* Start Recorded data *

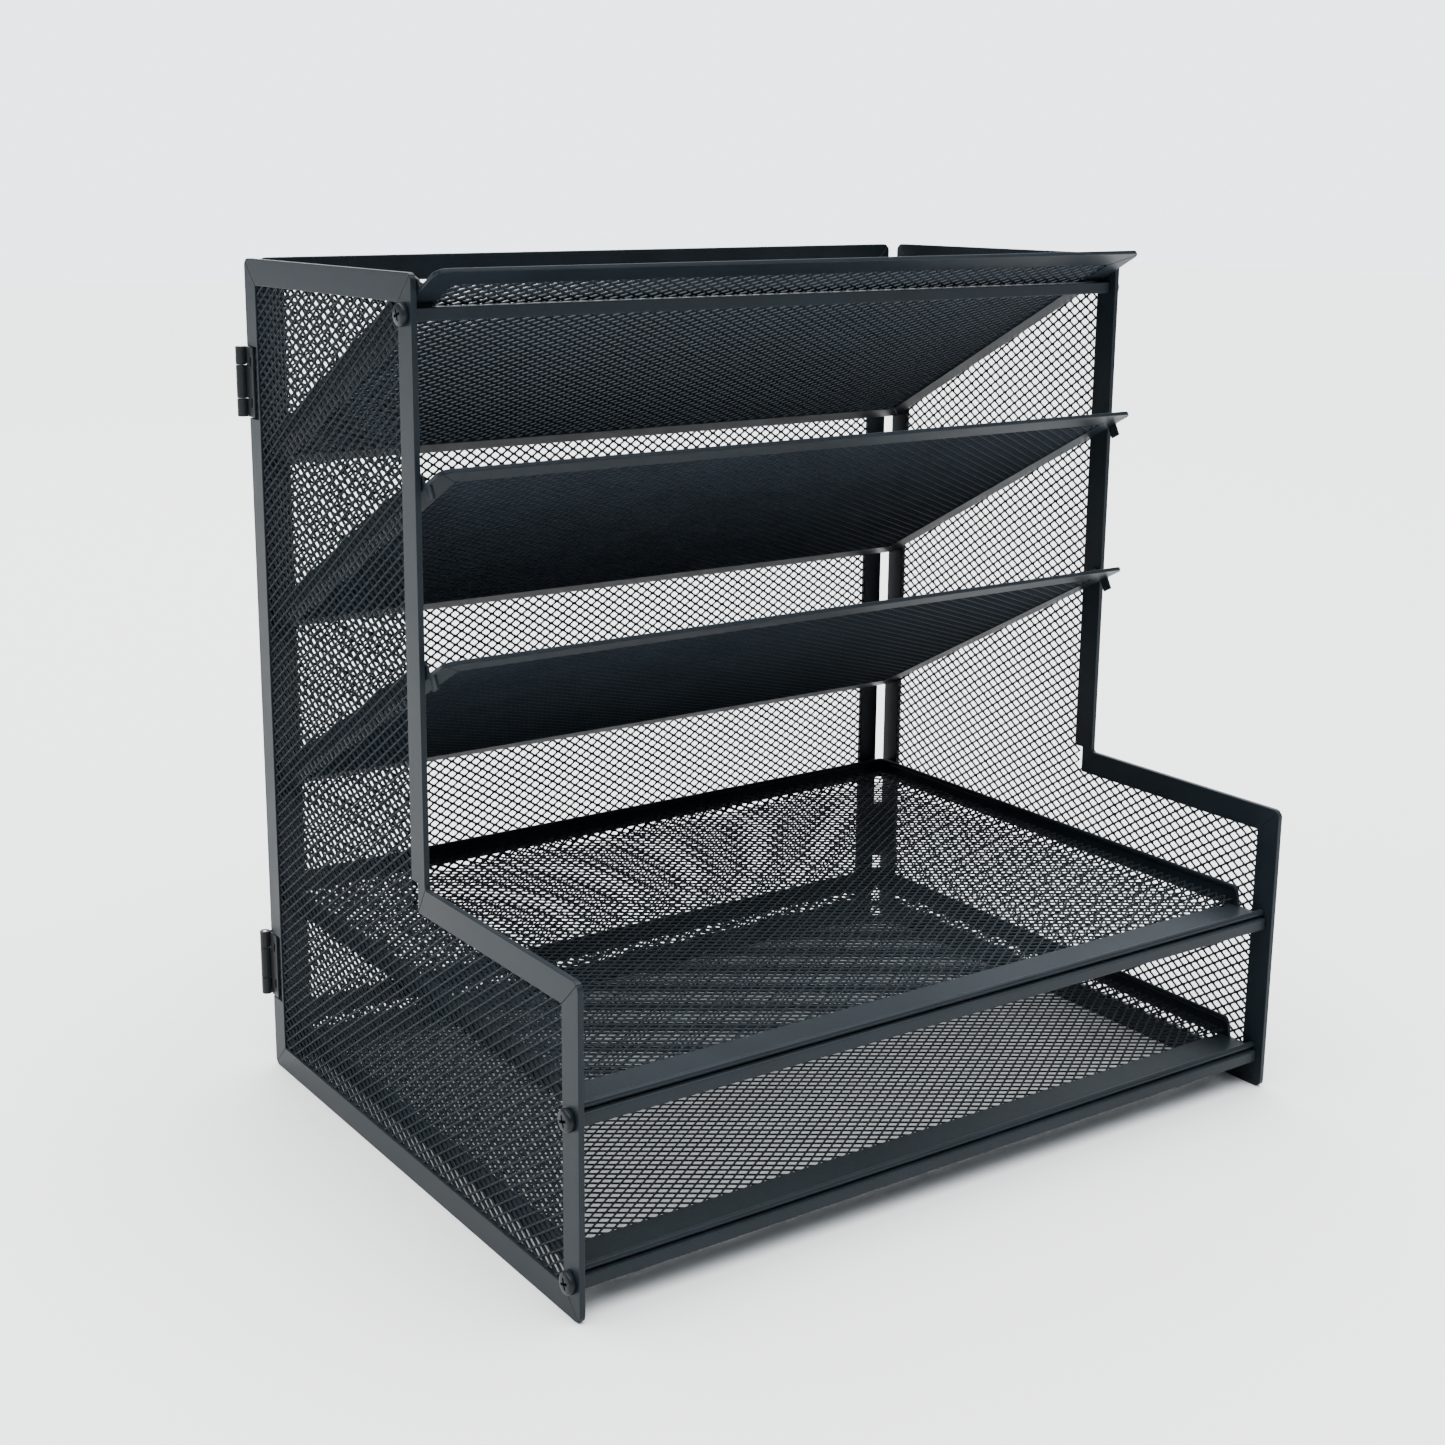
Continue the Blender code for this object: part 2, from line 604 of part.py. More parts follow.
def add_hinge(side, sign, level, height, hinge_empty):
    """Corner hinge: a leaf let into the side panel, a leaf on the back panel, and a pin."""
    half = HINGE_HEIGHT / 2
    middle = MIDDLE_KNUCKLE / 2
    name = f"{side}_{level}_hinge"

    slots = [slot_outline(SLOT_INSET, y) for y in (-SLOT_SPACING / 2, SLOT_SPACING / 2)]
    side_shape = plate_mesh("side_leaf", [side_leaf_outline(), *slots], LEAF)
    place = (sign * (WIDTH / 2 - LEAF / 2), REAR_Y, height)
    side_leaf = add_object(name + "_side_leaf", side_shape, place, PANEL_TURN, hinge_empty)
    add_knuckle(side_leaf, height - middle, height + middle, sign)
    cut_bore(side_leaf, height, sign)
    finish_piece(side_leaf)

    back_shape = plate_mesh("back_leaf", [back_leaf_outline(sign)], LEAF)
    place = (sign * AXIS_X, BACK_FRONT_Y + SHEET + FIT_GAP + LEAF / 2, height)
    back_leaf = add_object(name + "_back_leaf", back_shape, place, BACK_TURN)
    add_knuckle(back_leaf, height + middle + FIT_GAP, height + half, sign)
    add_knuckle(back_leaf, height - half, height - middle - FIT_GAP, sign)
    cut_bore(back_leaf, height, sign)
    finish_piece(back_leaf)

    pin_mesh = rod_mesh("hinge_pin", PIN_RADIUS, HINGE_HEIGHT)
    pin = add_object(name + "_pin", pin_mesh, (sign * AXIS_X, AXIS_Y, height))
    finish_piece(pin, ZINC, ZINC_ROUGHNESS, metallic=1)
    smooth(pin)


# ---------------------------------------------------------------- assembly


def main():
    start_scene()
    add_back_panel()
    add_shelves()
    add_tray("upper", UPPER_TRAY_BAR[1])
    add_tray("lower", LOWER_TRAY_BAR[1])
    for name, (bar_y, bar_z) in BARS.items():
        add_crossbar(name, bar_y, bar_z)
    for side, sign in SIDES.items():
        hinge_empty = bpy.data.objects.new(side + "_hinge_axis", None)
        bpy.data.collections["desktop_file_sorter"].objects.link(hinge_empty)
        hinge_empty.location = (sign * AXIS_X, AXIS_Y, 0)
        add_side_panel(side, sign, hinge_empty)
        for name, (bar_y, bar_z) in BARS.items():
            add_screw(side, sign, name, bar_y, bar_z, hinge_empty)
        for level, height in HINGE_HEIGHTS.items():
            add_hinge(side, sign, level, height, hinge_empty)


main()
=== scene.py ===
"""The desktop file sorter's looks: expanded-metal lattices, folded strips, hinges and screws.

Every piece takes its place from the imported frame, in metres, +Z up and the front at -Y.
"""

import math

import bmesh
import bpy
from mathutils import Matrix, Vector


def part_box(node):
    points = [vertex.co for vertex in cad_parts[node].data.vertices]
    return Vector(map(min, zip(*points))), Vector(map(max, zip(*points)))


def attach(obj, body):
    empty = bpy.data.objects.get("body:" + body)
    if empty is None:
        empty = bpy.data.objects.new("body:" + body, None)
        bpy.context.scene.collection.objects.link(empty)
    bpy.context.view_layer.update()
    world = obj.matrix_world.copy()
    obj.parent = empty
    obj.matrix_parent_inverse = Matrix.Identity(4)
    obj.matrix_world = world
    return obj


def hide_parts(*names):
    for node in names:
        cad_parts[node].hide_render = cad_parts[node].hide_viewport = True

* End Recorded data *

_To do:_
Using the data above, copy each line that contains "None".

_Exercise solution:_
        hinge_empty = bpy.data.objects.new(side + "_hinge_axis", None)
    if empty is None:
        empty = bpy.data.objects.new("body:" + body, None)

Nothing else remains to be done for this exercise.